Not sure what you mean. You always know which row contains any given address, the problem is that "seeking" in DRAM takes tens of nanoseconds (for contemporary chips), regardless of DRAM's clock speed or DDR/GDDR/LPDDR 1/2/3/4/5/6/7. Seeking in your "index" would take time too.

The only way to get good performance from DRAM is to always write data sequentially in the same order they will be read. Then you get full sequential throughput both for writing and reading and this is many GB/s and keeps increasing with clock speed. But that's a software optimization.

Otherwise caching is beneficial, but the cache has to be SRAM to have low random access latency. SRAM is physically larger and power hungry, half of a modern CPU is cache and it's still only a few MB.

CAS latency. About 10 cycles for an access outside current row. That makes the RAM work at best around effective 200 MHz if you are latency bound.
Hi! Memory is definitely an issue today, especially with big fat server processors...

Here is the small program I wrote, first allocates an array, then writes a random placed linked list that touches all the array cells (e.g. start->|4|6|2|5|3|end , so it goes to cell 1, then 4, then 5, then 3,2,6 and done.

Then it reads the same array from start to finish, just to sum contents. This is fast and goes to 6-8 GB/s, depending on unrelated memory pressure from video and os tasks. This is the advertised speed. So I don't think it's a swap issue (and my SSD is way faster :-) I've also tried with smaller and bigger arrays. Just ensure it stays in real memory.

Moving around in a big array is very hard on the memory controller: - no prefetch possible; - row and column changes at every access (almost), so commands have to be issued to burst terminate, close row, close bank, precharge maybe, open bank, activate row, fetch address, and who knows; - no advantage from interleave; - no advantage from a fat 64 or 128 bit bus;

It is the combined time needed for each and every memory read (due to randomization) that cause performance to drop.
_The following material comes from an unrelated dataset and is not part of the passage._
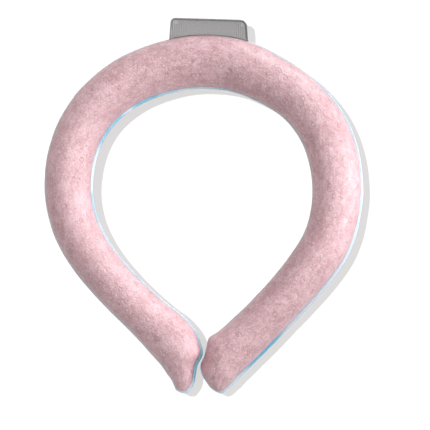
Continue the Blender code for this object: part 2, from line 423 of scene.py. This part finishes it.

This is the code I've been using. I've modified it to work on unices (OSX has an issue with timeval struct), but have not tested on them. It compiles, may need to be altered a bit. Launch it with ./a.out <array_size> <random seed>. You will note that, as soon as the array moves out of caches, hell breaks loose. Works with gcc or clang.

https://godbolt.org/g/qX39tL

Thank you. This is very good and thank you for sharing. You should probably copy the usage information from your comment here to the top of the file, so they're not separated.

I tried it and got the same result you suggested (I used a code running site but it shouldn't matter, the VM it runs in should have virtualized operations that shouldn't slow it down by a complete order of magnitude so I roughly trust the results I'm seeing.)

FYI, here is the output with 10m items. (It times out if I try to increase it further, but that is just because the code-running site kills programs that run longer than a set time)

  ht_size: 10000000
  sizeof(int): 4
  seed: 256
  start run
  roll 64: -2004260032
  time (seconds:+nanoseconds) 1s:270464 ns
  sequential run: roll 64: -2004260032
  time (seconds:+nanoseconds) 0s:281244 ns
so if that is 1.27 sec for 10mill it should obviously be around 12 seconds for 100 million. Just brutal. I had no idea things could be so bad.

Thanks so much for sharing your program with us!

Your parent poster doesn't provide details, but this is not really crazy.

From https://gist.github.com/jboner/2841832, main memory latency is 100 ns; so we get 10 million fetches per second. You could get 40 MB by e.g. assuming that you have 4 one-byte requests in flight at the same time.

As they say, RAM is the new disk.

Hi, I've posted a few details and a sample program over here. As you correctly notice, latency is a big issue on modern machines, way worse (in proportion) than it was in the late eighties.

But as soon as the wheels start turning, they spit out a lot of bytes, for sure!